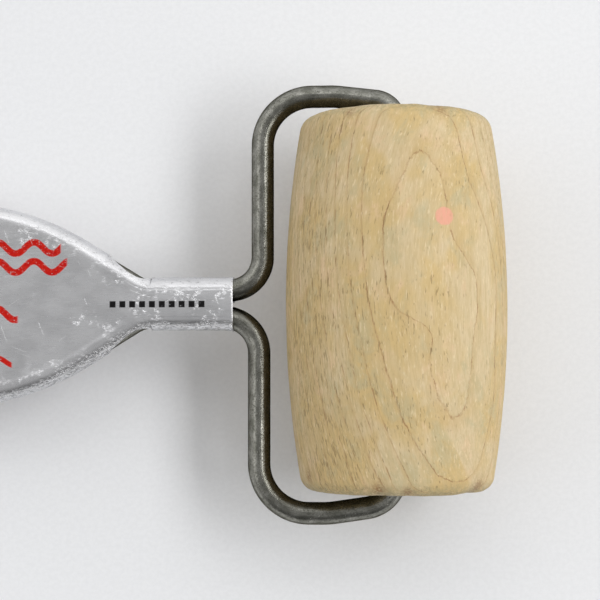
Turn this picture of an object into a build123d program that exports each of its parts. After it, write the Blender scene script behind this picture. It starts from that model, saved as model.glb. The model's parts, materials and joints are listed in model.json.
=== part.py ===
from build123d import *
import math
import os

# A two-ended dough roller. Two bent steel rods run the whole length of the tool, and their
# ends are the axles of a large and a small wooden roller. One stamped aluminium sheet is
# curled round both rods and is the handle.
#
# Everything is drawn in the tool's own plane first: X runs along the handle with the large
# roller's axis at X = 0, Y runs along the roller axes, and both axes lie in Z = 0. The tool
# is then leaned so that both rollers stand on Z = 0. Millimetres throughout.

# ---- driving dimensions -------------------------------------------------------------------

# large roller: a turned wooden barrel
LARGE_LENGTH = 85.7
LARGE_DIAMETER = 50.8
LARGE_END_DIAMETER = 43.2
LARGE_CORNER_RADIUS = 3.7

# small roller
SMALL_LENGTH = 57.2
SMALL_DIAMETER = 25.4
SMALL_END_DIAMETER = 24.2
SMALL_CORNER_RADIUS = 2.2

# holes in the rollers' ends, drilled a quarter of an inch across, with a worn mouth
BORE_DIAMETER = 6.35
BORE_DEPTH = 17.0
BORE_POINT_DEPTH = 1.8
MOUTH_DEPTH = 2.0
MOUTH_WIDTH = 1.8

# steel rod
ROD_DIAMETER = 5.2
ROD_GRIP_DEPTH = 14.0
ROD_TIP_CHAMFER = 0.5
ROD_SPACING = 6.2

# aluminium sheet
SHEET_THICKNESS = 0.5
SHEET_CLEARANCE = 0.02
CURL_ANGLE = 240.0
WRAP_ANGLE = 180.0
SEAM_GAP = 0.6

# handle: a long oval paddle between two necks
HANDLE_MIDDLE_X = -104.8
LARGE_NECK_END_X = -37.5
NECK_LENGTH = 18.8
PADDLE_SLOPE_DEG = 31.5
PADDLE_HALF_WIDTH = 24.05
PADDLE_EDGE_RADIUS = 63.0
FLARE_BEND_RADIUS = 8.5
NOTCH_LENGTH = 12.0
NOTCH_TOP_Z = 2.35
NOTCH_CORNER_RADIUS = 1.6

# yokes. The rods are bent by hand over a block, so the two sides differ a little.
ARM_BEND_RADIUS = 20.0
LARGE_YOKE = {
    "upper": {"leg_x": -30.8, "arm_y": 48.05, "neck_radius": 7.6, "corner_radius": 11.4,
              "arm_run": 14.0, "arm_slope_deg": 7.0, "tip_radius": 5.2},
    "lower": {"leg_x": -31.6, "arm_y": 48.15, "neck_radius": 8.4, "corner_radius": 11.4,
              "arm_run": 15.5, "arm_slope_deg": 8.5, "tip_radius": 8.0},
}
SMALL_YOKE = {
    "upper": {"leg_x": 18.2, "arm_y": 33.4, "neck_radius": 7.6, "corner_radius": 8.5,
              "arm_run": 7.5, "arm_slope_deg": 6.0, "tip_radius": 5.2},
    "lower": {"leg_x": 17.8, "arm_y": 33.5, "neck_radius": 7.2, "corner_radius": 8.8,
              "arm_run": 7.5, "arm_slope_deg": 7.0, "tip_radius": 5.6},
}
SMALL_AXIS_TO_NECK = 24.8

# ---- worked out from them -----------------------------------------------------------------

rod_radius = ROD_DIAMETER / 2
rod_offset = ROD_SPACING / 2
sheet_inner = rod_radius + SHEET_CLEARANCE
sheet_outer = sheet_inner + SHEET_THICKNESS

neck_start_x = LARGE_NECK_END_X - NECK_LENGTH
small_neck_end_x = 2 * HANDLE_MIDDLE_X - LARGE_NECK_END_X
small_neck_start_x = 2 * HANDLE_MIDDLE_X - neck_start_x
small_axis_x = small_neck_end_x - SMALL_AXIS_TO_NECK

# The paddle's edge is one arc between two straight slopes that would meet at an apex.
paddle_rod_radius = PADDLE_EDGE_RADIUS - sheet_outer
slope = math.radians(PADDLE_SLOPE_DEG)
apex_y = PADDLE_HALF_WIDTH - sheet_outer + paddle_rod_radius * (1 / math.cos(slope) - 1)
flare_corner_x = HANDLE_MIDDLE_X + (apex_y - rod_offset) / math.tan(slope)
small_flare_corner_x = 2 * HANDLE_MIDDLE_X - flare_corner_x

# The tool leans down towards its small roller until both rollers touch the ground.
large_radius = LARGE_DIAMETER / 2
small_radius = SMALL_DIAMETER / 2
lean = math.asin((large_radius - small_radius) / -small_axis_x)
lowest_x = small_axis_x * math.cos(lean) - small_radius
middle_x = (lowest_x + large_radius) / 2
middle_y = (LARGE_YOKE["upper"]["arm_y"] - LARGE_YOKE["lower"]["arm_y"]) / 2
STAND = Pos(-middle_x, -middle_y, large_radius) * Rot(0, -math.degrees(lean), 0)


def yoke_points(yoke, axis_x, side, roller_length):
    """Corners of one rod's yoke from its tip to its leg, for an axis at axis_x.

    side is +1 or -1 in Y. The leg stands at leg_x from the axis: negative towards the
    small end, positive towards the large end."""
    towards_leg = math.copysign(1, yoke["leg_x"])
    drop = yoke["arm_run"] * math.tan(math.radians(yoke["arm_slope_deg"]))
    tip_y = roller_length / 2 - ROD_GRIP_DEPTH
    return [
        (axis_x, side * tip_y),
        (axis_x, side * (yoke["arm_y"] - drop)),
        (axis_x + towards_leg * yoke["arm_run"], side * yoke["arm_y"]),
        (axis_x + yoke["leg_x"], side * yoke["arm_y"]),
        (axis_x + yoke["leg_x"], side * rod_offset),
    ]


def yoke_radii(yoke):
    """Bend radii at the corners of yoke_points, leaving out the tip."""
    return [yoke["tip_radius"], ARM_BEND_RADIUS, yoke["corner_radius"], yoke["neck_radius"]]


def paddle_points(side):
    """Corners of a rod's path along the handle, from the large neck to the small one."""
    return [
        (flare_corner_x, side * rod_offset),
        (HANDLE_MIDDLE_X, side * apex_y),
        (small_flare_corner_x, side * rod_offset),
    ]


def paddle_radii():
    """Bend radii at the corners of paddle_points."""
    return [FLARE_BEND_RADIUS, paddle_rod_radius, FLARE_BEND_RADIUS]


# ---- steel rods ---------------------------------------------------------------------------

def frame_rod(name, side):
    """One continuous rod: large axle, yoke, neck, edge of the handle, neck, yoke, axle."""
    large = LARGE_YOKE[name]
    small = SMALL_YOKE[name]
    small_end = yoke_points(small, small_axis_x, side, SMALL_LENGTH)
    points = yoke_points(large, 0, side, LARGE_LENGTH) + paddle_points(side) + small_end[::-1]
    radii = yoke_radii(large) + paddle_radii() + yoke_radii(small)[::-1]
    path = FilletPolyline(*points, radius=radii)
    start = Plane(origin=(*points[0], 0), z_dir=(0, side, 0))
    rod = sweep(start * Circle(rod_radius), path=path)
    tips = rod.faces().filter_by(GeomType.PLANE).edges()
    rod = chamfer(tips, ROD_TIP_CHAMFER)
    expected = math.pi * rod_radius ** 2 * path.length
    print(name, "rod length", round(path.length, 1), "volume ratio", round(rod.volume / expected, 4))
    return rod


# ---- aluminium handle ---------------------------------------------------------------------

def curl_section(angle, side):
    """Cross-section of the sheet curled through an angle, from the top of a rod outwards."""
    outer = CenterArc((0, 0), sheet_outer, 90, -side * angle)
    inner = CenterArc((0, 0), sheet_inner, 90, -side * angle)
    return make_face([outer, inner, Line(outer @ 0, inner @ 0), Line(outer @ 1, inner @ 1)])


def curl(path, angle, side):
    """The sheet's edge curled round a rod that follows a path. The path starts along X."""
    start = Plane(origin=path @ 0, x_dir=(0, 1, 0), z_dir=(1, 0, 0))
    return sweep(start * curl_section(angle, side), path=path)


def between(upper_path, lower_path):
    """The flat outline between two rod paths, closed across their ends."""
    starts = Line(upper_path @ 0, lower_path @ 0)
    ends = Line(upper_path @ 1, lower_path @ 1)
    return make_face([upper_path, lower_path, starts, ends])


def paddle_path(side):
    """The middle of one rod along the paddle, from neck to neck."""
    high = (neck_start_x, side * rod_offset)
    low = (small_neck_start_x, side * rod_offset)
    return FilletPolyline(high, *paddle_points(side), low, radius=paddle_radii())


def paddle():
    """The flat of the handle between the rods' tops, with its two curled edges."""
    upper = paddle_path(1)
    lower = paddle_path(-1)
    flat = Pos(0, 0, sheet_inner) * extrude(between(upper, lower), SHEET_THICKNESS)
    return flat + curl(upper, CURL_ANGLE, 1) + curl(lower, CURL_ANGLE, -1)


def neck_path(start_x, leg_x, radius, side):
    """The middle of one rod through a neck and round into the yoke's leg."""
    leg_end = (leg_x, side * (rod_offset + 2 * radius))
    return FilletPolyline((start_x, side * rod_offset), (leg_x, side * rod_offset), leg_end, radius=radius)


def neck(start_x, end_x, yoke, axis_x):
    """The sheet wrapped right round both rods, with its seam underneath."""
    paths = {}
    for name, side in (("upper", 1), ("lower", -1)):
        bend = yoke[name]
        paths[side] = neck_path(start_x, axis_x + bend["leg_x"], bend["neck_radius"], side)
    outline = between(paths[1], paths[-1])
    top = Pos(0, 0, sheet_inner) * extrude(outline, SHEET_THICKNESS)
    bottom = Pos(0, 0, -sheet_outer) * extrude(outline, SHEET_THICKNESS)
    length = abs(end_x - start_x)
    middle = Pos((start_x + end_x) / 2, 0, 0)
    bottom -= middle * Pos(0, 0, -sheet_outer) * Box(4 * length, SEAM_GAP, 2 * SHEET_THICKNESS)
    room = middle * Box(length, 4 * ROD_SPACING, 4 * sheet_outer)
    walls = [curl(paths[side], WRAP_ANGLE, side) for side in (1, -1)]
    wrap = top & room
    for piece in walls + [bottom]:
        wrap += piece & room
    return wrap


def notch(high_x):
    """Room cut beside a neck, where the edge is trimmed short and the rods show."""
    depth = NOTCH_TOP_Z + 2 * sheet_outer
    outline = RectangleRounded(NOTCH_LENGTH, depth, NOTCH_CORNER_RADIUS)
    middle = Plane.XZ * Pos(high_x - NOTCH_LENGTH / 2, NOTCH_TOP_Z - depth / 2) * outline
    return extrude(middle, PADDLE_HALF_WIDTH, both=True)


def handle_plate():
    """One stamped sheet: flat face, curled edges, trimmed flares and wrapped necks."""
    sheet = paddle()
    sheet -= notch(neck_start_x)
    sheet -= notch(small_neck_start_x + NOTCH_LENGTH)
    sheet += neck(neck_start_x, LARGE_NECK_END_X, LARGE_YOKE, 0)
    sheet += neck(small_neck_start_x, small_neck_end_x, SMALL_YOKE, small_axis_x)
    return sheet


# ---- wooden rollers -----------------------------------------------------------------------

def end_bore(half_length, end):
    """The hole in one end of a roller: worn mouth, drilled wall and drill point."""
    bore_radius = BORE_DIAMETER / 2
    profile = Polyline(
        (0, half_length + 1),
        (bore_radius + MOUTH_WIDTH, half_length + 1),
        (bore_radius + MOUTH_WIDTH, half_length),
        (bore_radius, half_length - MOUTH_DEPTH),
        (bore_radius, half_length - BORE_DEPTH),
        (0, half_length - BORE_DEPTH - BORE_POINT_DEPTH),
        close=True,
    )
    hole = revolve(make_face(profile), Axis.Y)
    return hole if end > 0 else mirror(hole, Plane.XZ)


def roller(length, diameter, end_diameter, corner_radius):
    """A turned roller round the Y axis: crowned side, rounded ends, a bore in each end."""
    half = length / 2
    end_radius = end_diameter / 2
    side = ThreePointArc((end_radius, -half), (diameter / 2, 0), (end_radius, half))
    rest = Polyline((end_radius, half), (0, half), (0, -half), (end_radius, -half))
    profile = make_face([side, rest])
    corners = [vertex for vertex in profile.vertices() if vertex.X > end_radius / 2]
    profile = fillet(corners, corner_radius)
    body = revolve(profile, Axis.Y)
    return body - end_bore(half, 1) - end_bore(half, -1)


def large_roller():
    return roller(LARGE_LENGTH, LARGE_DIAMETER, LARGE_END_DIAMETER, LARGE_CORNER_RADIUS)


def small_roller():
    body = roller(SMALL_LENGTH, SMALL_DIAMETER, SMALL_END_DIAMETER, SMALL_CORNER_RADIUS)
    return Pos(small_axis_x, 0, 0) * body


# ---- write one file for each piece --------------------------------------------------------

PIECES = {
    "frame_rod_upper": frame_rod("upper", 1),
    "frame_rod_lower": frame_rod("lower", -1),
    "handle_plate": handle_plate(),
    "large_roller": large_roller(),
    "small_roller": small_roller(),
}

os.makedirs("parts", exist_ok=True)
for piece_name, piece in PIECES.items():
    export_step(STAND * piece, "parts/" + piece_name + ".step")

places = (("large axis", 0, 0), ("small axis", small_axis_x, 0), ("face", HANDLE_MIDDLE_X, sheet_outer))
for label, x, z in places:
    point = (STAND * Pos(x, 0, z)).position
    print(label, round(point.X, 4), round(point.Y, 4), round(point.Z, 4))
print("lean", round(math.degrees(lean), 4))
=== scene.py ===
import json
import math

import bmesh
import bpy
import numpy as np
from mathutils import Matrix, Vector, noise


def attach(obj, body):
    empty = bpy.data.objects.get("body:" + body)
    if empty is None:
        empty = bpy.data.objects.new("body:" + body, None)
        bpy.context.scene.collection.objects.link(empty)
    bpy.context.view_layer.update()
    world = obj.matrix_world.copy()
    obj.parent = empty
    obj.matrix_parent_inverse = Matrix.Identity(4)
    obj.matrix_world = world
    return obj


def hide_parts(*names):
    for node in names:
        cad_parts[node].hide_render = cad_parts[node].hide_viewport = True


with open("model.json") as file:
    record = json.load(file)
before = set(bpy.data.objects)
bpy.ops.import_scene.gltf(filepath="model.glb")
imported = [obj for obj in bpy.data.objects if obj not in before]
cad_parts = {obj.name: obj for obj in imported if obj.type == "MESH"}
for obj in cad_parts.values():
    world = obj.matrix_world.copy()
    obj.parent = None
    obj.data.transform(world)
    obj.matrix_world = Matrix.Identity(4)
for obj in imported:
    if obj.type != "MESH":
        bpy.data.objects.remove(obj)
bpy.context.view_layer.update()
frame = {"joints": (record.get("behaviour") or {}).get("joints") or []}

# A two-ended dough roller. The shapes below are drawn in the tool's own plane in
# millimetres, with X along the handle and the large roller's axis at X = 0, and are then
# leaned and moved to where the frame's joints say the two axes are.

MM = 0.001

# ---- sizes, in millimetres, the same as in the frame ------------------------------------------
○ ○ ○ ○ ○
WHAT THE TASK REQUIRES: Start at the line with "4), round(point.Z, 4))", stop at the line with "in imported if", and return every line in that stretch exactly, those two included.

TASK ANSWER:
    print(label, round(point.X, 4), round(point.Y, 4), round(point.Z, 4))
print("lean", round(math.degrees(lean), 4))
=== scene.py ===
import json
import math

import bmesh
import bpy
import numpy as np
from mathutils import Matrix, Vector, noise


def attach(obj, body):
    empty = bpy.data.objects.get("body:" + body)
    if empty is None:
        empty = bpy.data.objects.new("body:" + body, None)
        bpy.context.scene.collection.objects.link(empty)
    bpy.context.view_layer.update()
    world = obj.matrix_world.copy()
    obj.parent = empty
    obj.matrix_parent_inverse = Matrix.Identity(4)
    obj.matrix_world = world
    return obj


def hide_parts(*names):
    for node in names:
        cad_parts[node].hide_render = cad_parts[node].hide_viewport = True


with open("model.json") as file:
    record = json.load(file)
before = set(bpy.data.objects)
bpy.ops.import_scene.gltf(filepath="model.glb")
imported = [obj for obj in bpy.data.objects if obj not in before]
cad_parts = {obj.name: obj for obj in imported if obj.type == "MESH"}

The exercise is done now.